Transforming lab successes to industry requires ingenious engineering:

Particle Reactor
Particle Reactors

Fluidized beds of redox powders for rapid heat transfer 2 .

Monolithic Structures
Monolithic Structures

Honeycomb ceramics that resist thermal stress 4 .

Heat Recovery
Heat Recovery Systems

Recapture 60% of waste heat using counter-flow gas streams 6 .

Why Cascaded PCMs Matter

Phase-change materials (e.g., paraffin-fatty acid blends) boost heat retention in reactors by 30%, slashing energy loss during cycling 8 .

Challenges and Horizons

The Roadblocks Ahead

  • Material Stability: Redox materials degrade under extreme thermal cycling.
  • Reactor Costs: High-temperature reactors require exotic alloys ($200–500/kg).
  • Oxygen Management: Efficient oxygen separation remains energy-intensive.

The Path Forward

AI-Accelerated Discovery

ML models predicting 100,000+ materials annually 1 .

Hybrid Systems

Pairing chemical looping with electrolysis for flexible output 5 .

Thermal Batteries

Storing heat in thermochemical materials like ettringite (50 MJ/m³) 4 .

"ISTCs could achieve 28.1% solar-to-fuel efficiency with heat recovery—putting green hydrogen production costs on par with fossil fuels."

Applied Energy, 2023 5

Conclusion: The Dawn of Solar Refineries

Solar thermochemical cycles are no longer lab curiosities.
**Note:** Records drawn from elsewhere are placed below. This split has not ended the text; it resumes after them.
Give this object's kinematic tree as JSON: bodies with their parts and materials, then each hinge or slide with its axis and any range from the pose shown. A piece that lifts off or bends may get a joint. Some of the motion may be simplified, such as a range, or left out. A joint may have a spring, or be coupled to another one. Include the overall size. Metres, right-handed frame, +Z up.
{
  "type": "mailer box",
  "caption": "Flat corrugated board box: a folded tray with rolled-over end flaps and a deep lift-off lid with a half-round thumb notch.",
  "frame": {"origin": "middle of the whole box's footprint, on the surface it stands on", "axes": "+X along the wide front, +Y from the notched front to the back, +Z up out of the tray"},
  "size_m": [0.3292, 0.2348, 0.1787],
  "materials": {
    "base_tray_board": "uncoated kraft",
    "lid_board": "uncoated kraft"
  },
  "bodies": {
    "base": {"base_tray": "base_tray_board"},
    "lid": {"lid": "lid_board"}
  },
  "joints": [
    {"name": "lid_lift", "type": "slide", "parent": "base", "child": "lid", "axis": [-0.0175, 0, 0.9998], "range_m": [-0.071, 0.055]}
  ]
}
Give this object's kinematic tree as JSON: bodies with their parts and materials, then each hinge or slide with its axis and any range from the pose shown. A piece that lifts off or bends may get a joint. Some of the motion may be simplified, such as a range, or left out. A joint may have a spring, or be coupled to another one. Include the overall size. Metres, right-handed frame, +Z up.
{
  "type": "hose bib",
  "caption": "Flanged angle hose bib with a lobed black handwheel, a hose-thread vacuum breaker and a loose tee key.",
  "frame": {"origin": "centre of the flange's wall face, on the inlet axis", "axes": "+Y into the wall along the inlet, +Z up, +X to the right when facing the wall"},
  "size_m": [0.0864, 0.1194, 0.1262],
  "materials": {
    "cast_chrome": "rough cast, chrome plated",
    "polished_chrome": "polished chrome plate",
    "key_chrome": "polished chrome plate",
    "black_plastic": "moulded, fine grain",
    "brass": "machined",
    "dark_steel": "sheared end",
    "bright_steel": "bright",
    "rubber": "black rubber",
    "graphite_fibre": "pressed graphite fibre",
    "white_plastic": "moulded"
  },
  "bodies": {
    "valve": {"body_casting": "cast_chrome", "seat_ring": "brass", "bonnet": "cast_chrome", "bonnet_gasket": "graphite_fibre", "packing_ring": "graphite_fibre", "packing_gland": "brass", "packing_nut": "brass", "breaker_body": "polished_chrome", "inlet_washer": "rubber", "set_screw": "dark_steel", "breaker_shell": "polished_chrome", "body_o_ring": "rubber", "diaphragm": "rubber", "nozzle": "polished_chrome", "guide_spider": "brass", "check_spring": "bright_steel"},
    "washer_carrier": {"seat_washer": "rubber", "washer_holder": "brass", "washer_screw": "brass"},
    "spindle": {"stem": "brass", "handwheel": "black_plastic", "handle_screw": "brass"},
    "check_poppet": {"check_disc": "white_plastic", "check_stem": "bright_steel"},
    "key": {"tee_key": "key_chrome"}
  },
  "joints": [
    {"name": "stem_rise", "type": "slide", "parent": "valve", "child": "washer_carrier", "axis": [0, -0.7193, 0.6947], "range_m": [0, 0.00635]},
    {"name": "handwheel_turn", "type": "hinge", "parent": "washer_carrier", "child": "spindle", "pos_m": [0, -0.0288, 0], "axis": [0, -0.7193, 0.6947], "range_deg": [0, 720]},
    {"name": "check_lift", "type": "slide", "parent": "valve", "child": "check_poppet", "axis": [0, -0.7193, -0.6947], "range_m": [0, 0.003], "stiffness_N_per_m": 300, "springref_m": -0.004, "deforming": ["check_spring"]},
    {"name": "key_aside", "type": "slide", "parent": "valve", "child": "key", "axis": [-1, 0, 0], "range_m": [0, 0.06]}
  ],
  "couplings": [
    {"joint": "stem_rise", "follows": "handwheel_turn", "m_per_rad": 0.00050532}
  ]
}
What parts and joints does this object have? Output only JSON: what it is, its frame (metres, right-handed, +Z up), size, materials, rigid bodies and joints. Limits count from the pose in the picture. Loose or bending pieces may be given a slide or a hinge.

With perovskites like BCZM slashing temperatures, chemical looping boosting efficiency, and AI accelerating material discovery, the first commercial solar refineries are nearing reality. When deployed alongside CSP plants, ISTCs could deliver hydrogen below $2/kg by 2035—making sunlight the world's primary fuel source. As research erases the line between solar collection and chemical synthesis, we edge toward an era where every photon is a building block for sustainable energy.